Это был еще один признак его смертельной болезни.
Опасаясь, как бы известие о его тяжелом недуге не повлекло за собой нежелательные повороты в политике западных держав, он запретил вызывать к нему иностранцев, и пока его пользовали только турецкие врачи.
Но положение ухудшалось с каждым днем, и Байяр уговорил его вызвать специалиста из-за границы.
Известный французский профессор Фиссенгер прибыл в Анкару и подтвердил поставленный президенту диагноз.

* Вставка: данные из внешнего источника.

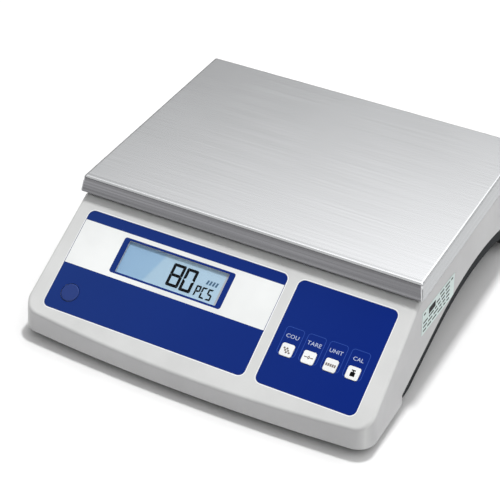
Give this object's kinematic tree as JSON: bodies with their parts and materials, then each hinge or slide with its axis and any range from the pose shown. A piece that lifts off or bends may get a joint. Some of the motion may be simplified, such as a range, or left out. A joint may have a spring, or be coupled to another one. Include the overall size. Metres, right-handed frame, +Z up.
{
  "type": "counting scale",
  "caption": "Bench counting scale with a flat steel weighing pan, sloping front panel with display, bubble level and keys, levelling feet and hand grips.",
  "frame": {"origin": "centre of the footprint at table height, under the middle of the case", "axes": "+X to the user's right, +Y to the back, +Z up; the display faces -Y"},
  "size_m": [0.3092, 0.342, 0.1],
  "materials": {
    "stainless_pan": "fine brushed, satin",
    "cast_alloy": "as cast",
    "black_rubber": "matt moulded",
    "zinc_steel": "bright zinc plated",
    "brass_insert": "turned",
    "chassis_steel": "galvanised sheet",
    "white_case": "fine-grained moulded ABS",
    "grey_base": "fine-grained moulded ABS",
    "printed_film": "printed polyester film, satin",
    "clear_window": "clear polycarbonate",
    "lcd_surface": "liquid crystal panel with dark segments",
    "backlight_panel": "light guide",
    "board_green": "solder mask",
    "black_plastic": "moulded",
    "key_white": "satin moulded",
    "level_parts": "tinted",
    "header_white": "moulded nylon",
    "terminal_tin": "tin plated",
    "label_paper": "printed vinyl",
    "cable_jacket": "PVC",
    "lead_jacket": "PVC"
  },
  "bodies": {
    "case": {"lower_spacer": "cast_alloy", "load_cell_bolts": "zinc_steel", "chassis_screws": "zinc_steel", "overload_stop": "zinc_steel", "case_screws": "zinc_steel", "display_screws": "zinc_steel", "key_board_screws": "zinc_steel", "main_board_screws": "zinc_steel", "converter_shield": "zinc_steel", "foot_nuts": "brass_insert", "chassis_plate": "chassis_steel", "upper_case": "white_case", "base_tray": "grey_base", "display_film": "printed_film", "keypad_film": "printed_film", "display_window": "clear_window", "level_lens": "clear_window", "lcd_glass": "lcd_surface", "lcd_backlight": "backlight_panel", "display_board": "board_green", "key_board": "board_green", "main_board": "board_green", "lcd_frame": "black_plastic", "key_switches": "black_plastic", "power_switch": "black_plastic", "supply_socket": "black_plastic", "processor_chip": "black_plastic", "capacitors": "black_plastic", "buzzer": "black_plastic", "battery": "black_plastic", "level_cup": "level_parts", "level_bubble": "level_parts", "board_headers": "header_white", "battery_terminals": "terminal_tin", "rating_label": "label_paper", "load_cell_cable": "cable_jacket", "battery_leads": "lead_jacket"},
    "pan": {"weighing_pan": "stainless_pan"},
    "platform": {"platform_spider": "cast_alloy", "pan_cushion_front_left": "black_rubber", "pan_cushion_front_right": "black_rubber", "pan_cushion_back_left": "black_rubber", "pan_cushion_back_right": "black_rubber", "upper_spacer": "cast_alloy", "spider_bolts": "zinc_steel", "load_cell": "cast_alloy"},
    "rocker": {"power_rocker": "black_plastic"},
    "battery_cover": {"battery_door": "grey_base"},
    "count_key": {"key_count": "key_white"},
    "tare_key": {"key_tare": "key_white"},
    "unit_key": {"key_unit": "key_white"},
    "calibrate_key": {"key_calibrate": "key_white"},
    "foot_front_left": {"foot_pad_front_left": "black_rubber", "foot_stem_front_left": "zinc_steel"},
    "foot_front_right": {"foot_pad_front_right": "black_rubber", "foot_stem_front_right": "zinc_steel"},
    "foot_back_left": {"foot_pad_back_left": "black_rubber", "foot_stem_back_left": "zinc_steel"},
    "foot_back_right": {"foot_pad_back_right": "black_rubber", "foot_stem_back_right": "zinc_steel"}
  },
  "joints": [
    {"name": "platform_deflection", "type": "slide", "parent": "case", "child": "platform", "axis": [0, 0, 1], "range_m": [-0.0005, 0], "stiffness_N_per_m": 60000, "springref_m": 0.00016, "deforming": ["load_cell"]},
    {"name": "pan_lift", "type": "slide", "parent": "platform", "child": "pan", "axis": [0, 0, 1], "range_m": [0, 0.05]},
    {"name": "rocker_tilt", "type": "hinge", "parent": "case", "child": "rocker", "pos_m": [-0.105, 0.1641, 0.0675], "axis": [-1, 0, 0], "range_deg": [0, 16]},
    {"name": "battery_door_hinge", "type": "hinge", "parent": "case", "child": "battery_cover", "pos_m": [-0.0565, -0.1373, 0.0083], "axis": [-1, 0, 0], "range_deg": [0, 95]},
    {"name": "count_key_press", "type": "slide", "parent": "case", "child": "count_key", "axis": [0, 0.5105, -0.8599], "range_m": [0, 0.0006], "stiffness_N_per_m": 600, "springref_m": -0.0003},
    {"name": "tare_key_press", "type": "slide", "parent": "case", "child": "tare_key", "axis": [0, 0.5105, -0.8599], "range_m": [0, 0.0006], "stiffness_N_per_m": 600, "springref_m": -0.0003},
    {"name": "unit_key_press", "type": "slide", "parent": "case", "child": "unit_key", "axis": [0, 0.5105, -0.8599], "range_m": [0, 0.0006], "stiffness_N_per_m": 600, "springref_m": -0.0003},
    {"name": "calibrate_key_press", "type": "slide", "parent": "case", "child": "calibrate_key", "axis": [0, 0.5105, -0.8599], "range_m": [0, 0.0006], "stiffness_N_per_m": 600, "springref_m": -0.0003},
    {"name": "foot_front_left_screw", "type": "slide", "parent": "case", "child": "foot_front_left", "axis": [0, 0, -1], "range_m": [0, 0.008]},
    {"name": "foot_front_right_screw", "type": "slide", "parent": "case", "child": "foot_front_right", "axis": [0, 0, -1], "range_m": [0, 0.008]},
    {"name": "foot_back_left_screw", "type": "slide", "parent": "case", "child": "foot_back_left", "axis": [0, 0, -1], "range_m": [0, 0.008]},
    {"name": "foot_back_right_screw", "type": "slide", "parent": "case", "child": "foot_back_right", "axis": [0, 0, -1], "range_m": [0, 0.008]}
  ]
}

Цирроз печени в Турции неслучайно называли «он проглотил монстра», и всем посвященным в страшную тайну уже было ясно, что с этим монстром не справиться даже их непобедимому Гази.
Фиссенгер был краток.
— Вы, — безапелляционно заявил он, — были командиром во многих сражениях, но теперь командовать буду я!
И Ататюрку не оставалось ничего другого, как подчиниться.
Цирроз не был оппозицией, которую можно было запугать или запретить, это была сама судьба, а с судьбой бороться было бессмысленно даже ему.
Ататюрк повел умеренный образ жизни со специальной диетой и полным отказом от алкоголя.
Теперь он уже не обманывал врачей, выкуривая намного больше, чем ему разрешалось, и, выпивая тайком стакан ракы.
Страх смерти оказался сильнее непреклонной воли делать то, что ему хотелось.
Покой и диета сыграли свою роль, весной Ататюрк почувствовал себя намного лучше.
19 мая он посетил парад в честь своего прибытия в Мерсин и почти сорок минут простоял под обжигающим солнцем.
Конечно, он устал, но, когда адъютанты попытались поддержать его, он с презрительной усмешкой на крепко сжатых губах слегка оттолкнул их.
И те не обиделись на него.
Не мог же великий и непобедимый Гази явить свою слабость в присутствии боготворившей его армии!
Немного отлежавшись, Ататюрк отправился на юг, где в преддверии выборов в Хатае было сосредоточено около трехсот тысяч турецких солдат, призванных оказывать давление на Францию.
Тряхнув стариной, он провел инспекцию находившихся в Мерсине и Адане частей.
На этот раз он не произнес ни одной речи, но одно его присутствие подействовало на французов угнетающе, и они даже не сомневались в том, что он введет свои войска в Хатай.
Затем последовали не менее утомительные поездки в близлежащие города, с утра до вечера занятые встречами, обедами и разговорами.